:: DATA BLOCK ::
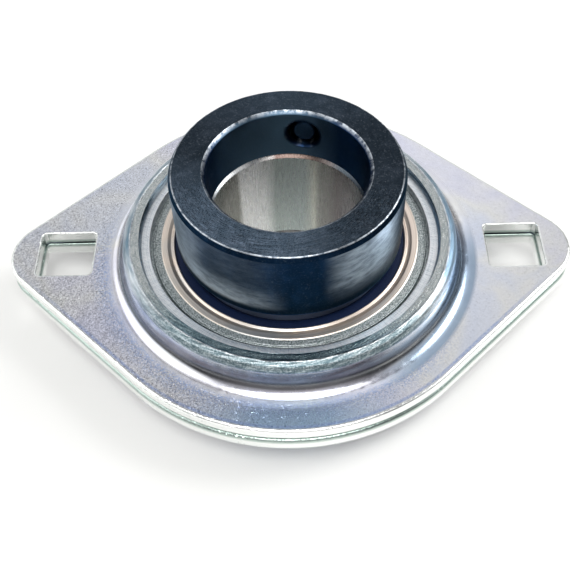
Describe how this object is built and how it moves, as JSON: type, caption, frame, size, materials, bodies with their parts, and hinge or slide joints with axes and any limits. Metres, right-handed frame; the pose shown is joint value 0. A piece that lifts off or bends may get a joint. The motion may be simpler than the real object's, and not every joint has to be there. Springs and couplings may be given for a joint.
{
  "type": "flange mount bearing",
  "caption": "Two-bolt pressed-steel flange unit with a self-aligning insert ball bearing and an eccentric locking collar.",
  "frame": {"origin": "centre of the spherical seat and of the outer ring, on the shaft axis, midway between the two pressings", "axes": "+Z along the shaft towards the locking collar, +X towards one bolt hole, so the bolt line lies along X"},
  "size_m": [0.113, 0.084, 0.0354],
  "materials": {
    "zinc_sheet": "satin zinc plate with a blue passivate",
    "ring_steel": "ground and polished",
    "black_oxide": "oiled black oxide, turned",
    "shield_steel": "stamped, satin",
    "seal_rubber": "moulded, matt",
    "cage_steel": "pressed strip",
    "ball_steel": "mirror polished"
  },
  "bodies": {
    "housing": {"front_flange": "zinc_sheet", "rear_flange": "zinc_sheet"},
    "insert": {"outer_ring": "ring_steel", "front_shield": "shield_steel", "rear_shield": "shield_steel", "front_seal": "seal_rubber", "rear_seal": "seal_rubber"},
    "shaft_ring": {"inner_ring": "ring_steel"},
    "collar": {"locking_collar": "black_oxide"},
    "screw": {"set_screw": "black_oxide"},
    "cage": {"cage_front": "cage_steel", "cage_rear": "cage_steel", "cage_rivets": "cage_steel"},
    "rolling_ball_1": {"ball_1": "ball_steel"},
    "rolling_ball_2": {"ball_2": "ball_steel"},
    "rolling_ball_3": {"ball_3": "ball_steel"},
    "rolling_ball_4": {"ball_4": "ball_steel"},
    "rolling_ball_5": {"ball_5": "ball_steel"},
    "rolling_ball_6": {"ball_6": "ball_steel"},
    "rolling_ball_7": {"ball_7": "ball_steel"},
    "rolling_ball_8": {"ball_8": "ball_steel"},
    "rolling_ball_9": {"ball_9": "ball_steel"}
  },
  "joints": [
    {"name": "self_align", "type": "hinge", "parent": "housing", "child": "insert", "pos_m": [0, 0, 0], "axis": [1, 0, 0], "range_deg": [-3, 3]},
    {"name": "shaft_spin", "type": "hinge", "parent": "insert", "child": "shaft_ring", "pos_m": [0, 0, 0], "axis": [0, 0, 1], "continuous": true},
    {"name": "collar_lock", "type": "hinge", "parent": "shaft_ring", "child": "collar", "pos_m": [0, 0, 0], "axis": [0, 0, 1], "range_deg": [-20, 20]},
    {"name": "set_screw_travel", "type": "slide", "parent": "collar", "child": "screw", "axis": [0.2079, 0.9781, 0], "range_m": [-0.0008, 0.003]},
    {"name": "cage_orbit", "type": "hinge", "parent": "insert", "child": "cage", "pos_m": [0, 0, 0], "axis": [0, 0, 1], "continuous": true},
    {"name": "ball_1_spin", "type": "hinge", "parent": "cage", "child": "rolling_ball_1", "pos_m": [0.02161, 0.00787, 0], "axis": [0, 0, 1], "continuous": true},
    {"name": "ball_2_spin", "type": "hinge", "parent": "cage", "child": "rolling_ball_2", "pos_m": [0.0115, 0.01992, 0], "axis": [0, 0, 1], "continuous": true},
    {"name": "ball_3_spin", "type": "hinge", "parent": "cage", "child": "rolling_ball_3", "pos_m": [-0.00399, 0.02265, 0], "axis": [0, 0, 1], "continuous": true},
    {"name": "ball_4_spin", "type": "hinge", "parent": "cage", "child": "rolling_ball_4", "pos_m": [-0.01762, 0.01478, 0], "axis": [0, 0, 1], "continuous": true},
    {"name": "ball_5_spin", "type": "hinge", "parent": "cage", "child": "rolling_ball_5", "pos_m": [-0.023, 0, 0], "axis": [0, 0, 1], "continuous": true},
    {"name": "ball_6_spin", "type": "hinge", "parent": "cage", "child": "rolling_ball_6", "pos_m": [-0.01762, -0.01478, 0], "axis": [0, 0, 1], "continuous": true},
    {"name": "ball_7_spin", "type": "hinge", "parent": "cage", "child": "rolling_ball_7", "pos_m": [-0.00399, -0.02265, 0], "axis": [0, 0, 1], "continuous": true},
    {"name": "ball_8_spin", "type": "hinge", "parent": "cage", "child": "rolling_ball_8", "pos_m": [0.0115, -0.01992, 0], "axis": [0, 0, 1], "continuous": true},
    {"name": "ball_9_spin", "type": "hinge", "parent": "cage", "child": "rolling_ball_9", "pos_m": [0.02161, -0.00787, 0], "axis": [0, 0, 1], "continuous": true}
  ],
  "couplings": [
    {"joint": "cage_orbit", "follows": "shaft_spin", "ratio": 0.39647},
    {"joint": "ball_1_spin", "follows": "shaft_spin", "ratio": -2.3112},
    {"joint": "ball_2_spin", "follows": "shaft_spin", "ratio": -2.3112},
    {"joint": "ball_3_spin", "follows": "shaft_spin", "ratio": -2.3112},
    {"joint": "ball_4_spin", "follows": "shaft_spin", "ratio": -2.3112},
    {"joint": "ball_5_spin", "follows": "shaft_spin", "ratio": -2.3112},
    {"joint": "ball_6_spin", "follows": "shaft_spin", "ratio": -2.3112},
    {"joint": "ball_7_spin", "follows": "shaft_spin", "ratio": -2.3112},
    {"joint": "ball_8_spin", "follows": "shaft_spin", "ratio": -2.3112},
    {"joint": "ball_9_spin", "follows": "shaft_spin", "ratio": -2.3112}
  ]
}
:::
Return every line of the material exactly.

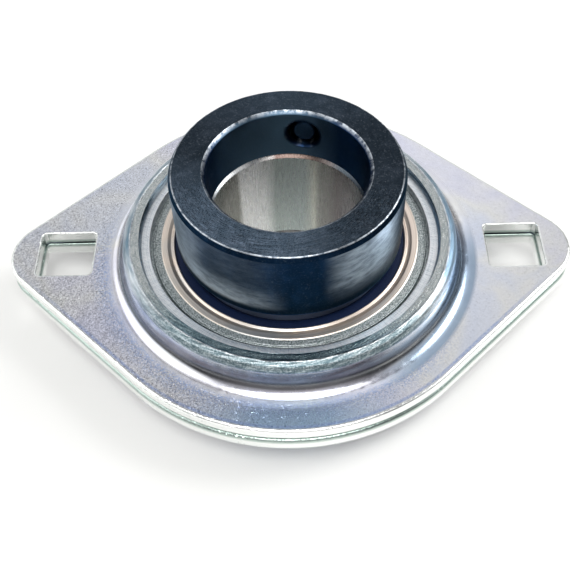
Describe how this object is built and how it moves, as JSON: type, caption, frame, size, materials, bodies with their parts, and hinge or slide joints with axes and any limits. Metres, right-handed frame; the pose shown is joint value 0. A piece that lifts off or bends may get a joint. The motion may be simpler than the real object's, and not every joint has to be there. Springs and couplings may be given for a joint.
{
  "type": "flange mount bearing",
  "caption": "Two-bolt pressed-steel flange unit with a self-aligning insert ball bearing and an eccentric locking collar.",
  "frame": {"origin": "centre of the spherical seat and of the outer ring, on the shaft axis, midway between the two pressings", "axes": "+Z along the shaft towards the locking collar, +X towards one bolt hole, so the bolt line lies along X"},
  "size_m": [0.113, 0.084, 0.0354],
  "materials": {
    "zinc_sheet": "satin zinc plate with a blue passivate",
    "ring_steel": "ground and polished",
    "black_oxide": "oiled black oxide, turned",
    "shield_steel": "stamped, satin",
    "seal_rubber": "moulded, matt",
    "cage_steel": "pressed strip",
    "ball_steel": "mirror polished"
  },
  "bodies": {
    "housing": {"front_flange": "zinc_sheet", "rear_flange": "zinc_sheet"},
    "insert": {"outer_ring": "ring_steel", "front_shield": "shield_steel", "rear_shield": "shield_steel", "front_seal": "seal_rubber", "rear_seal": "seal_rubber"},
    "shaft_ring": {"inner_ring": "ring_steel"},
    "collar": {"locking_collar": "black_oxide"},
    "screw": {"set_screw": "black_oxide"},
    "cage": {"cage_front": "cage_steel", "cage_rear": "cage_steel", "cage_rivets": "cage_steel"},
    "rolling_ball_1": {"ball_1": "ball_steel"},
    "rolling_ball_2": {"ball_2": "ball_steel"},
    "rolling_ball_3": {"ball_3": "ball_steel"},
    "rolling_ball_4": {"ball_4": "ball_steel"},
    "rolling_ball_5": {"ball_5": "ball_steel"},
    "rolling_ball_6": {"ball_6": "ball_steel"},
    "rolling_ball_7": {"ball_7": "ball_steel"},
    "rolling_ball_8": {"ball_8": "ball_steel"},
    "rolling_ball_9": {"ball_9": "ball_steel"}
  },
  "joints": [
    {"name": "self_align", "type": "hinge", "parent": "housing", "child": "insert", "pos_m": [0, 0, 0], "axis": [1, 0, 0], "range_deg": [-3, 3]},
    {"name": "shaft_spin", "type": "hinge", "parent": "insert", "child": "shaft_ring", "pos_m": [0, 0, 0], "axis": [0, 0, 1], "continuous": true},
    {"name": "collar_lock", "type": "hinge", "parent": "shaft_ring", "child": "collar", "pos_m": [0, 0, 0], "axis": [0, 0, 1], "range_deg": [-20, 20]},
    {"name": "set_screw_travel", "type": "slide", "parent": "collar", "child": "screw", "axis": [0.2079, 0.9781, 0], "range_m": [-0.0008, 0.003]},
    {"name": "cage_orbit", "type": "hinge", "parent": "insert", "child": "cage", "pos_m": [0, 0, 0], "axis": [0, 0, 1], "continuous": true},
    {"name": "ball_1_spin", "type": "hinge", "parent": "cage", "child": "rolling_ball_1", "pos_m": [0.02161, 0.00787, 0], "axis": [0, 0, 1], "continuous": true},
    {"name": "ball_2_spin", "type": "hinge", "parent": "cage", "child": "rolling_ball_2", "pos_m": [0.0115, 0.01992, 0], "axis": [0, 0, 1], "continuous": true},
    {"name": "ball_3_spin", "type": "hinge", "parent": "cage", "child": "rolling_ball_3", "pos_m": [-0.00399, 0.02265, 0], "axis": [0, 0, 1], "continuous": true},
    {"name": "ball_4_spin", "type": "hinge", "parent": "cage", "child": "rolling_ball_4", "pos_m": [-0.01762, 0.01478, 0], "axis": [0, 0, 1], "continuous": true},
    {"name": "ball_5_spin", "type": "hinge", "parent": "cage", "child": "rolling_ball_5", "pos_m": [-0.023, 0, 0], "axis": [0, 0, 1], "continuous": true},
    {"name": "ball_6_spin", "type": "hinge", "parent": "cage", "child": "rolling_ball_6", "pos_m": [-0.01762, -0.01478, 0], "axis": [0, 0, 1], "continuous": true},
    {"name": "ball_7_spin", "type": "hinge", "parent": "cage", "child": "rolling_ball_7", "pos_m": [-0.00399, -0.02265, 0], "axis": [0, 0, 1], "continuous": true},
    {"name": "ball_8_spin", "type": "hinge", "parent": "cage", "child": "rolling_ball_8", "pos_m": [0.0115, -0.01992, 0], "axis": [0, 0, 1], "continuous": true},
    {"name": "ball_9_spin", "type": "hinge", "parent": "cage", "child": "rolling_ball_9", "pos_m": [0.02161, -0.00787, 0], "axis": [0, 0, 1], "continuous": true}
  ],
  "couplings": [
    {"joint": "cage_orbit", "follows": "shaft_spin", "ratio": 0.39647},
    {"joint": "ball_1_spin", "follows": "shaft_spin", "ratio": -2.3112},
    {"joint": "ball_2_spin", "follows": "shaft_spin", "ratio": -2.3112},
    {"joint": "ball_3_spin", "follows": "shaft_spin", "ratio": -2.3112},
    {"joint": "ball_4_spin", "follows": "shaft_spin", "ratio": -2.3112},
    {"joint": "ball_5_spin", "follows": "shaft_spin", "ratio": -2.3112},
    {"joint": "ball_6_spin", "follows": "shaft_spin", "ratio": -2.3112},
    {"joint": "ball_7_spin", "follows": "shaft_spin", "ratio": -2.3112},
    {"joint": "ball_8_spin", "follows": "shaft_spin", "ratio": -2.3112},
    {"joint": "ball_9_spin", "follows": "shaft_spin", "ratio": -2.3112}
  ]
}